----- DATA SUPPLIED
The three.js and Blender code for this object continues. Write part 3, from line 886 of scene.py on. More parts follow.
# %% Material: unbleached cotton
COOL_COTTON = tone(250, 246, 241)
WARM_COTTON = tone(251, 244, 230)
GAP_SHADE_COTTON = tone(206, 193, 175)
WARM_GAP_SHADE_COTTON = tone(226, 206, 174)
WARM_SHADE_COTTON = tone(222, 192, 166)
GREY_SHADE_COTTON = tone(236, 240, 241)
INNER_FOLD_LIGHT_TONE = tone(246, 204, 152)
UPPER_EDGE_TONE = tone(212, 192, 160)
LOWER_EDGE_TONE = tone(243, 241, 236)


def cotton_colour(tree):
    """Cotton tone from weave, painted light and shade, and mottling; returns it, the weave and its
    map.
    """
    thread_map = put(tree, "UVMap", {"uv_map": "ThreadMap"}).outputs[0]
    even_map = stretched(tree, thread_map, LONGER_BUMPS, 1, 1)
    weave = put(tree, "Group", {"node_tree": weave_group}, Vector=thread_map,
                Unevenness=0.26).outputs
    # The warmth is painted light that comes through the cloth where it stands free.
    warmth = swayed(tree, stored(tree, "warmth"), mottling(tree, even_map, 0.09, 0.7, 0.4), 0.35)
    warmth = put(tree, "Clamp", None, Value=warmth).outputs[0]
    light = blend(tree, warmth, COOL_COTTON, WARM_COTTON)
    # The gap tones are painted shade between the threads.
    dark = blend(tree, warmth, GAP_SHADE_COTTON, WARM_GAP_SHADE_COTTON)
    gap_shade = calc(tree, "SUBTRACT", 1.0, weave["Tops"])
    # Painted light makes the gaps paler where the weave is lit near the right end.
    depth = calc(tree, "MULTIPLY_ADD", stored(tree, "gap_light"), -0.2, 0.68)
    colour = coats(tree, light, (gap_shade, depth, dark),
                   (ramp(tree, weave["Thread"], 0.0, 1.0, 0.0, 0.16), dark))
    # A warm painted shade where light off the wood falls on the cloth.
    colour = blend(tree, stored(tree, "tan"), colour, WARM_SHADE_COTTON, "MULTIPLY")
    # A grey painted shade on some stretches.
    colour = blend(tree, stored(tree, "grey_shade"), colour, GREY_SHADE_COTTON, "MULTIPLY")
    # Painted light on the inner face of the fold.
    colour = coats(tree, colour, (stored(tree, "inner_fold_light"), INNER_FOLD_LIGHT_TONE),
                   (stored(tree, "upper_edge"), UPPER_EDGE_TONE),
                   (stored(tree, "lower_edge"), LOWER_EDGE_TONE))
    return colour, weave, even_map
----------
----- DATA SUPPLIED
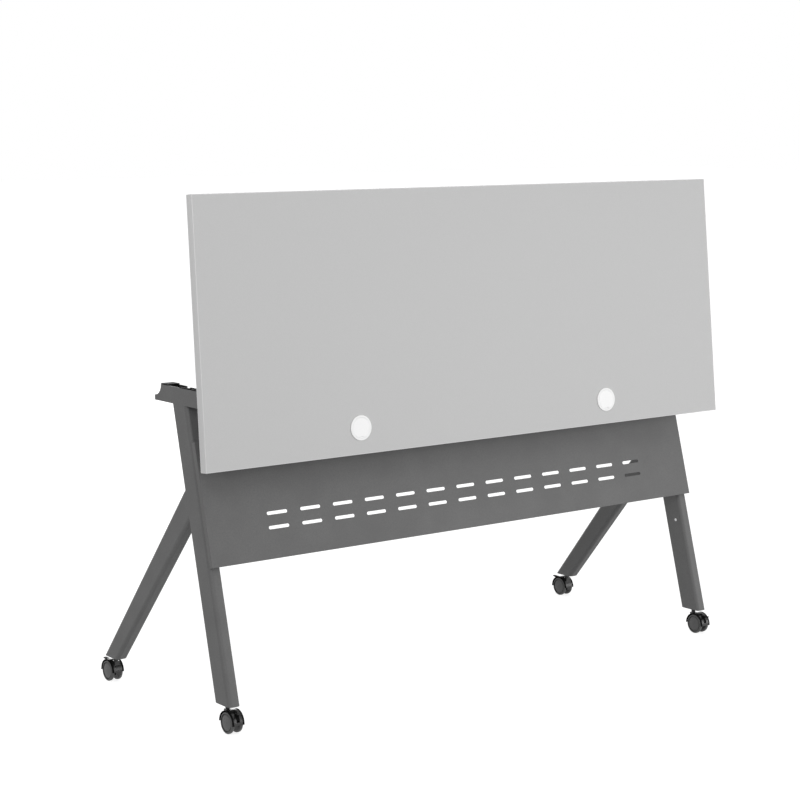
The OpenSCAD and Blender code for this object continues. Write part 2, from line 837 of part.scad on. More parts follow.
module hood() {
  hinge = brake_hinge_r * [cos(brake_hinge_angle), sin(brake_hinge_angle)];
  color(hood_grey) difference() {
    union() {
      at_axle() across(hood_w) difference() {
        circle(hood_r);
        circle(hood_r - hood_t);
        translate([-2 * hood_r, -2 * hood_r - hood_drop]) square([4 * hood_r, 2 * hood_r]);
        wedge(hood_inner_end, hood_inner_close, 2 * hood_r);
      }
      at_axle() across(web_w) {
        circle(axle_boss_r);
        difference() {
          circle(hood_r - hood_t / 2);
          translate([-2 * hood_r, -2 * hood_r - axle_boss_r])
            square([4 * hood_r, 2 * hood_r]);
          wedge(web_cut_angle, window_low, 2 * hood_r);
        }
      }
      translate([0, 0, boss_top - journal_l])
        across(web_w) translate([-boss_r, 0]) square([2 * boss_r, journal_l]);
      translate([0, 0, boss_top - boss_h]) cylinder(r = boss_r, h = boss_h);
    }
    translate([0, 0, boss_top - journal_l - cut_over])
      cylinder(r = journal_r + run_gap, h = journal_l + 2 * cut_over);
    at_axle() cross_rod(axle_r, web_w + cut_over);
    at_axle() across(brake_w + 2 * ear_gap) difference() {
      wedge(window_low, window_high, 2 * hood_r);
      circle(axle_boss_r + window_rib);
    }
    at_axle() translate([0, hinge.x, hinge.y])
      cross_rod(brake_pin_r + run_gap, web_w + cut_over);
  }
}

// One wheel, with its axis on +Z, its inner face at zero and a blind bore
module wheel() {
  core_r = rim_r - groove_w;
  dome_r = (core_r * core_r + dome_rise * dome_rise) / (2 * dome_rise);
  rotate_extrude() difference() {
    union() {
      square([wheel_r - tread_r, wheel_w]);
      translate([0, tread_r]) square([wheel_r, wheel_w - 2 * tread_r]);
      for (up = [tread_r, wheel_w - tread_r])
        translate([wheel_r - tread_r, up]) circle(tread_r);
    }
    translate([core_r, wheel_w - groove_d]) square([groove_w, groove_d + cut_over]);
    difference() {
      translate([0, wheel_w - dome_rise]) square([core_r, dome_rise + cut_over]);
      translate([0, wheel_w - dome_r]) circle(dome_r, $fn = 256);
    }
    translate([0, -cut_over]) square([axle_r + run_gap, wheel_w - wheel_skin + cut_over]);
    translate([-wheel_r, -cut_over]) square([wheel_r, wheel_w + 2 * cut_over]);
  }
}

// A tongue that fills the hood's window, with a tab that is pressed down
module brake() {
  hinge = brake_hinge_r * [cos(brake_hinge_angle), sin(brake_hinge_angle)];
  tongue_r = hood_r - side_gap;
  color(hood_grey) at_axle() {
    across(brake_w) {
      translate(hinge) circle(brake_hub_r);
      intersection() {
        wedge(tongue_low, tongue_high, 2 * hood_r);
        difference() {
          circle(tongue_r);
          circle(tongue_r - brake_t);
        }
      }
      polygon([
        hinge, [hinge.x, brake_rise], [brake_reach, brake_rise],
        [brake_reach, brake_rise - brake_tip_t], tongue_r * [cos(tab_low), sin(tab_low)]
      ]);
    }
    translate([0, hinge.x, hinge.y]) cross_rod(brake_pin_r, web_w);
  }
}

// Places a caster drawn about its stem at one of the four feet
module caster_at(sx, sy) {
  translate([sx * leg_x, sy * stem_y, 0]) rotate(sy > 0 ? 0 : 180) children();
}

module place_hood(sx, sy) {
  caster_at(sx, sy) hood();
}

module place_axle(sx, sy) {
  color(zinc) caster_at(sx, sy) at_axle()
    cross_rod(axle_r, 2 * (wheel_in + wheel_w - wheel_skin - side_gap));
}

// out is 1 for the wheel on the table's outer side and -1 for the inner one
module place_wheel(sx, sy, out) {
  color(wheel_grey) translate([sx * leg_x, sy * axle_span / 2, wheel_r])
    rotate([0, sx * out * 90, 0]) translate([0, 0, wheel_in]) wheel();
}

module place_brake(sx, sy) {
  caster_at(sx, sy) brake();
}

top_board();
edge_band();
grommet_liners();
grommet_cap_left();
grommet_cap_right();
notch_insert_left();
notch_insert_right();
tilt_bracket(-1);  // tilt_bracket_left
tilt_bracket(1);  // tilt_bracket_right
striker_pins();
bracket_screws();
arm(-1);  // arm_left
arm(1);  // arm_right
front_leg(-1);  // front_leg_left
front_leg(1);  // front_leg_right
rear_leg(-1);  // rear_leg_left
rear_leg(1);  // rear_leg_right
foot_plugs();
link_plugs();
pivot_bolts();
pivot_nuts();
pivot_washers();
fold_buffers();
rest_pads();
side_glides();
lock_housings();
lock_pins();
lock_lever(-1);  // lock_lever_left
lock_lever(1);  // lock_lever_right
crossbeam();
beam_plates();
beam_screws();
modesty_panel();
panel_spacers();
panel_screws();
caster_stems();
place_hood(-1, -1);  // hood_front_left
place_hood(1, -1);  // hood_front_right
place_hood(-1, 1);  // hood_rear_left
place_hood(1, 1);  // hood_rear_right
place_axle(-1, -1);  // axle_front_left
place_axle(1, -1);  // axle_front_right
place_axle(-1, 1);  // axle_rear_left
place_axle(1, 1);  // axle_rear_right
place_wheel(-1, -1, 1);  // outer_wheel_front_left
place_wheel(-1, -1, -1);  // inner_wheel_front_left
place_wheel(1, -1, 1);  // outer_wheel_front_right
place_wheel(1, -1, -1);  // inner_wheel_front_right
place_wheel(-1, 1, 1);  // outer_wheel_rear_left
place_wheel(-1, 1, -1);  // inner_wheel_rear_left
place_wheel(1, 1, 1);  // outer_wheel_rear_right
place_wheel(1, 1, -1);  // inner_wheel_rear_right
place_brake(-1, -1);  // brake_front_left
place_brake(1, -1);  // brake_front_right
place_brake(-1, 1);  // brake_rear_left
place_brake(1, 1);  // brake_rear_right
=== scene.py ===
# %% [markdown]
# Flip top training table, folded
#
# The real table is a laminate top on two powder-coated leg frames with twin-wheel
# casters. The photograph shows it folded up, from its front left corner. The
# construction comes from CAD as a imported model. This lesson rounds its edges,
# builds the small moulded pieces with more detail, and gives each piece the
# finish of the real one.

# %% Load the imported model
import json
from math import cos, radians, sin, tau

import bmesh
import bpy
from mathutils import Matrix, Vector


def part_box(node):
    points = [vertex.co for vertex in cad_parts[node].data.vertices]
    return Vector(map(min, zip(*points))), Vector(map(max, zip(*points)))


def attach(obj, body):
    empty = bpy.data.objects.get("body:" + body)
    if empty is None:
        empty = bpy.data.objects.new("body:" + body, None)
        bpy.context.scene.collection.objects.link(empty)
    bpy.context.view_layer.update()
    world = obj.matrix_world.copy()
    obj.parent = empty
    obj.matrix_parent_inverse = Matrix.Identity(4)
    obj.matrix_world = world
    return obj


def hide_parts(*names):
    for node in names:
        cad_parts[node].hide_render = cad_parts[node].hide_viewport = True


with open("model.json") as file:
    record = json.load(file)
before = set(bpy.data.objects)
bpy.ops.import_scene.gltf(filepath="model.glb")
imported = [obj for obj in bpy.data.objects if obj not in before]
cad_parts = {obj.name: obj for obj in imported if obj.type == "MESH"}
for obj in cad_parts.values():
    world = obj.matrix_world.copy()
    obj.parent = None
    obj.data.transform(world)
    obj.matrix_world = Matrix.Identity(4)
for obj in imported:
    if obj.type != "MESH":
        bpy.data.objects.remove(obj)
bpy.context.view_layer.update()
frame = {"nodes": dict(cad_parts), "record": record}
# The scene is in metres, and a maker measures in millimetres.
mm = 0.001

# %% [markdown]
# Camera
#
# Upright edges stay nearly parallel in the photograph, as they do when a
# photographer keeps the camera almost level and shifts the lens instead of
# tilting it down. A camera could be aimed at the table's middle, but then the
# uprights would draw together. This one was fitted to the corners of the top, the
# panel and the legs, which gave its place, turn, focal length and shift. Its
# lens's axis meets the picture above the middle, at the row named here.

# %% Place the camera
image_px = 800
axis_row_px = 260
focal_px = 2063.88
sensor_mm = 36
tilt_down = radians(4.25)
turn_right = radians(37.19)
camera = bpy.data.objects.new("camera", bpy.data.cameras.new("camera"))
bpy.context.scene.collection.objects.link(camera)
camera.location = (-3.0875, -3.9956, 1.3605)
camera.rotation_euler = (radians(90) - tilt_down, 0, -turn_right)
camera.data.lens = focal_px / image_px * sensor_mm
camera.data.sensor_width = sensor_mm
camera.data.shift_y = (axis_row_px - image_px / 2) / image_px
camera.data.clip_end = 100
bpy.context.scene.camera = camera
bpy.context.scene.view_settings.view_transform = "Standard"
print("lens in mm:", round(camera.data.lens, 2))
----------
Only a number is wanted: how many lines of the material include the word "model".

= EXERCISE RESULT =
4